7. Factual matrix of the case on the basis of evidence adduced on behalf of the parties reveal that the respondent, father of the petitioner, has partitioned his land between his two sons including the petitioner, himself and his daughters. The respondent has retained only 1 + acres of land for himself and has partitioned the remaining land between his both sons equally and both the sons are in possession of about 4 acres of land each. Second son of the respondent from his second wife is also having lands, he is in possession of the land which he has received on partition and another 4 acres of land which has been purchased in the name of his wife. This shows that second son of the respondent is having sufficient property. This is not the case in which the petitioner is not having sufficient means. The respondent is the person who has given 4 acres of land to the petitioner on partition. The respondent himself has retained only 1 + acres of land. This shows the bona fide partition made by the respondent who has retained only 1 + acres of land for himself. 8. After appreciating the evidence, learned Judicial Magistrate First Class has awarded only Rs.500/- per month to the respondent which has been reduced to Rs.250/- per month by the revisional Court.

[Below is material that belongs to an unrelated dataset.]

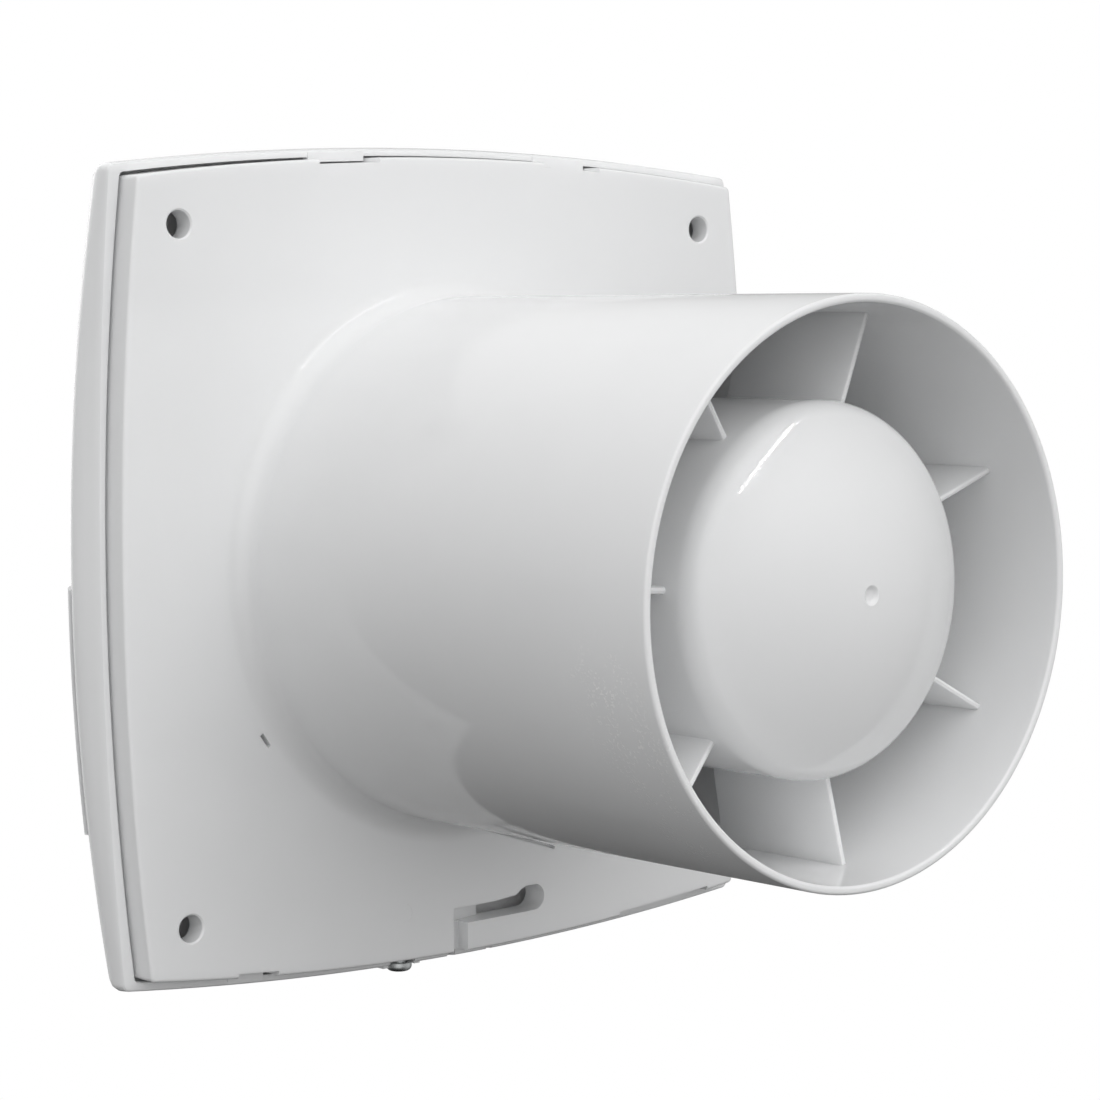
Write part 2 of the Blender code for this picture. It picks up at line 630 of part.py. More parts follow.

It is not disputed that the petitioner is not under obligation to maintain his father. Taking into consideration the meager/token amount of maintenance of Rs.250/- per month awarded against the son who is in possession of 4 acres of land obtained from the respondent on partition, I do not find any scope for interference with the order impugned. 9. Consequently, the petition is liable to be dismissed and it is hereby dismissed.